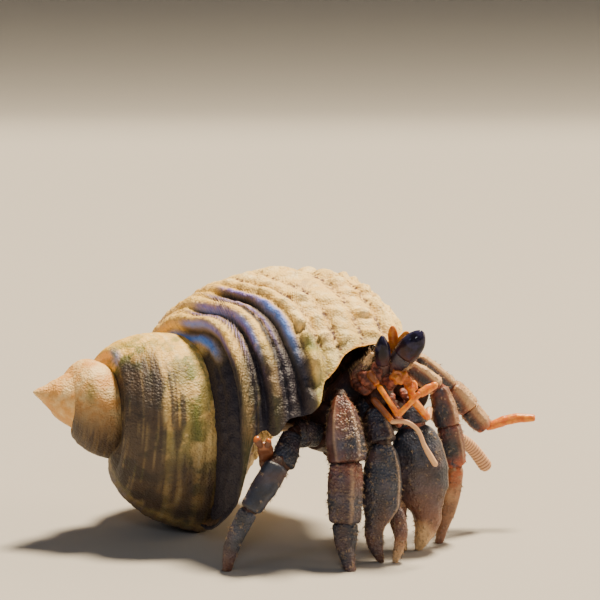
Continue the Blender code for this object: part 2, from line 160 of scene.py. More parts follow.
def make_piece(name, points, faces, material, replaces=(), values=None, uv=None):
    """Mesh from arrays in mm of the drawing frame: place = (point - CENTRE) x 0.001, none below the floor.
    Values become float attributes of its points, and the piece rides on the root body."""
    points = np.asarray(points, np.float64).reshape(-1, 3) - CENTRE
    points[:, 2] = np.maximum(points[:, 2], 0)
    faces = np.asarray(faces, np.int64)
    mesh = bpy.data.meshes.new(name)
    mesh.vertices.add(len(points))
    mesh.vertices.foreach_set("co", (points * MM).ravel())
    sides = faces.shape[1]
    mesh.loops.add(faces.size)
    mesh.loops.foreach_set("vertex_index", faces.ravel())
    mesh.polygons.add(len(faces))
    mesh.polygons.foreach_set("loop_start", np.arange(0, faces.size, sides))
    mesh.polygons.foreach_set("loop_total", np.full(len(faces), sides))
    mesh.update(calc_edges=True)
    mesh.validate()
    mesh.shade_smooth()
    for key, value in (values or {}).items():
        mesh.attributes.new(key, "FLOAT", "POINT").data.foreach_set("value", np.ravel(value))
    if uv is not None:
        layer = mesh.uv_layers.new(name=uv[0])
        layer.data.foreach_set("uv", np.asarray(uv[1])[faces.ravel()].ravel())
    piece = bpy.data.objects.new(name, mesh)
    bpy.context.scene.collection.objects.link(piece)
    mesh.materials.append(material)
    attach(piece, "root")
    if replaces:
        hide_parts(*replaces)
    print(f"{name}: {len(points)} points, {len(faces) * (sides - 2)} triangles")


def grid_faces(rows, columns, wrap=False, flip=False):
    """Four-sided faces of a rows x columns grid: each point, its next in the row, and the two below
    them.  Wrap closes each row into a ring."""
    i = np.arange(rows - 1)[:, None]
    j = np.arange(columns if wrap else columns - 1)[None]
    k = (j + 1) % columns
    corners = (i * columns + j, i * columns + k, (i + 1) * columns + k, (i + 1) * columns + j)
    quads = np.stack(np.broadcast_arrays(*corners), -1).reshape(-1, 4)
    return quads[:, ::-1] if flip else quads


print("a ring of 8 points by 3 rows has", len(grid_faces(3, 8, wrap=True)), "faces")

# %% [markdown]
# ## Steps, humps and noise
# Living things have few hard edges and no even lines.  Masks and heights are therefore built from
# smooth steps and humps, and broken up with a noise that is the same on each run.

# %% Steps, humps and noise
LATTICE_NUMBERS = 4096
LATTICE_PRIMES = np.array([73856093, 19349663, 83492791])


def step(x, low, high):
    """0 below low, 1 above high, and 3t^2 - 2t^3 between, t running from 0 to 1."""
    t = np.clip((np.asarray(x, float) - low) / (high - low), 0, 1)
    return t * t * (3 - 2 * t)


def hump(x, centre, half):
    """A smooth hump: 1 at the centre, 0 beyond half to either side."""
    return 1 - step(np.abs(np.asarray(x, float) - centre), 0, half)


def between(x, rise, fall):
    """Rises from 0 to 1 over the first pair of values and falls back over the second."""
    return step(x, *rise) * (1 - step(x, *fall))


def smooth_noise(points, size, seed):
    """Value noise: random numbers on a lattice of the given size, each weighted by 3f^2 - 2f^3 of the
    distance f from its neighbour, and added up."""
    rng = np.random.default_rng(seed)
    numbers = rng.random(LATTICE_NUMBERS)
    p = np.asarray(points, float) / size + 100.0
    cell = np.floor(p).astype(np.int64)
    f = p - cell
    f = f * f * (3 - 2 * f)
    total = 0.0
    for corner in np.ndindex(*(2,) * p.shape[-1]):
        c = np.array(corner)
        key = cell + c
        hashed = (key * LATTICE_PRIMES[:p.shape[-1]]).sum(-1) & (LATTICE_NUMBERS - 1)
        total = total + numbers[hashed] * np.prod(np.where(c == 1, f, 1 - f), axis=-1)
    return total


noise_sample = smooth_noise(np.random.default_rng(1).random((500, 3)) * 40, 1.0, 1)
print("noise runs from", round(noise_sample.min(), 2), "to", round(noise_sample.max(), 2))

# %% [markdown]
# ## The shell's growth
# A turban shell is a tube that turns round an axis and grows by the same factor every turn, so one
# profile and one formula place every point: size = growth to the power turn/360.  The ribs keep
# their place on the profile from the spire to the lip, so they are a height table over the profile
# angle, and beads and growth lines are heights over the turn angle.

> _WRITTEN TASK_
Return each line of the data exactly as written above.

> _RESULT FOR THIS TASK_
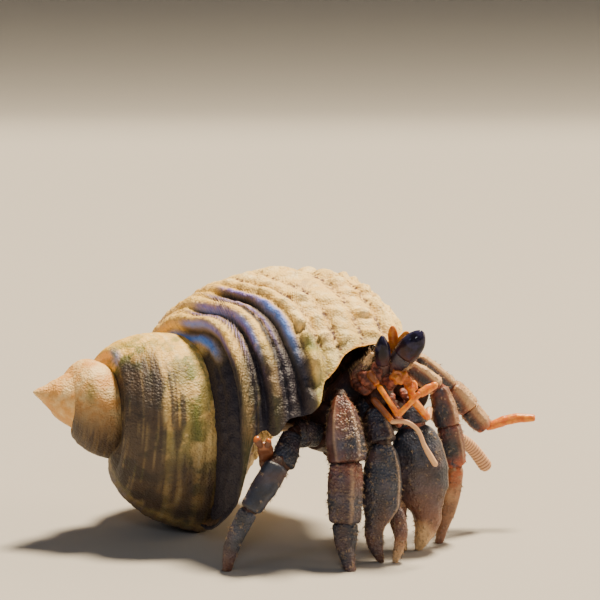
Continue the Blender code for this object: part 2, from line 160 of scene.py. More parts follow.
def make_piece(name, points, faces, material, replaces=(), values=None, uv=None):
    """Mesh from arrays in mm of the drawing frame: place = (point - CENTRE) x 0.001, none below the floor.
    Values become float attributes of its points, and the piece rides on the root body."""
    points = np.asarray(points, np.float64).reshape(-1, 3) - CENTRE
    points[:, 2] = np.maximum(points[:, 2], 0)
    faces = np.asarray(faces, np.int64)
    mesh = bpy.data.meshes.new(name)
    mesh.vertices.add(len(points))
    mesh.vertices.foreach_set("co", (points * MM).ravel())
    sides = faces.shape[1]
    mesh.loops.add(faces.size)
    mesh.loops.foreach_set("vertex_index", faces.ravel())
    mesh.polygons.add(len(faces))
    mesh.polygons.foreach_set("loop_start", np.arange(0, faces.size, sides))
    mesh.polygons.foreach_set("loop_total", np.full(len(faces), sides))
    mesh.update(calc_edges=True)
    mesh.validate()
    mesh.shade_smooth()
    for key, value in (values or {}).items():
        mesh.attributes.new(key, "FLOAT", "POINT").data.foreach_set("value", np.ravel(value))
    if uv is not None:
        layer = mesh.uv_layers.new(name=uv[0])
        layer.data.foreach_set("uv", np.asarray(uv[1])[faces.ravel()].ravel())
    piece = bpy.data.objects.new(name, mesh)
    bpy.context.scene.collection.objects.link(piece)
    mesh.materials.append(material)
    attach(piece, "root")
    if replaces:
        hide_parts(*replaces)
    print(f"{name}: {len(points)} points, {len(faces) * (sides - 2)} triangles")


def grid_faces(rows, columns, wrap=False, flip=False):
    """Four-sided faces of a rows x columns grid: each point, its next in the row, and the two below
    them.  Wrap closes each row into a ring."""
    i = np.arange(rows - 1)[:, None]
    j = np.arange(columns if wrap else columns - 1)[None]
    k = (j + 1) % columns
    corners = (i * columns + j, i * columns + k, (i + 1) * columns + k, (i + 1) * columns + j)
    quads = np.stack(np.broadcast_arrays(*corners), -1).reshape(-1, 4)
    return quads[:, ::-1] if flip else quads


print("a ring of 8 points by 3 rows has", len(grid_faces(3, 8, wrap=True)), "faces")

# %% [markdown]
# ## Steps, humps and noise
# Living things have few hard edges and no even lines.  Masks and heights are therefore built from
# smooth steps and humps, and broken up with a noise that is the same on each run.

# %% Steps, humps and noise
LATTICE_NUMBERS = 4096
LATTICE_PRIMES = np.array([73856093, 19349663, 83492791])


def step(x, low, high):
    """0 below low, 1 above high, and 3t^2 - 2t^3 between, t running from 0 to 1."""
    t = np.clip((np.asarray(x, float) - low) / (high - low), 0, 1)
    return t * t * (3 - 2 * t)


def hump(x, centre, half):
    """A smooth hump: 1 at the centre, 0 beyond half to either side."""
    return 1 - step(np.abs(np.asarray(x, float) - centre), 0, half)


def between(x, rise, fall):
    """Rises from 0 to 1 over the first pair of values and falls back over the second."""
    return step(x, *rise) * (1 - step(x, *fall))


def smooth_noise(points, size, seed):
    """Value noise: random numbers on a lattice of the given size, each weighted by 3f^2 - 2f^3 of the
    distance f from its neighbour, and added up."""
    rng = np.random.default_rng(seed)
    numbers = rng.random(LATTICE_NUMBERS)
    p = np.asarray(points, float) / size + 100.0
    cell = np.floor(p).astype(np.int64)
    f = p - cell
    f = f * f * (3 - 2 * f)
    total = 0.0
    for corner in np.ndindex(*(2,) * p.shape[-1]):
        c = np.array(corner)
        key = cell + c
        hashed = (key * LATTICE_PRIMES[:p.shape[-1]]).sum(-1) & (LATTICE_NUMBERS - 1)
        total = total + numbers[hashed] * np.prod(np.where(c == 1, f, 1 - f), axis=-1)
    return total


noise_sample = smooth_noise(np.random.default_rng(1).random((500, 3)) * 40, 1.0, 1)
print("noise runs from", round(noise_sample.min(), 2), "to", round(noise_sample.max(), 2))

# %% [markdown]
# ## The shell's growth
# A turban shell is a tube that turns round an axis and grows by the same factor every turn, so one
# profile and one formula place every point: size = growth to the power turn/360.  The ribs keep
# their place on the profile from the spire to the lip, so they are a height table over the profile
# angle, and beads and growth lines are heights over the turn angle.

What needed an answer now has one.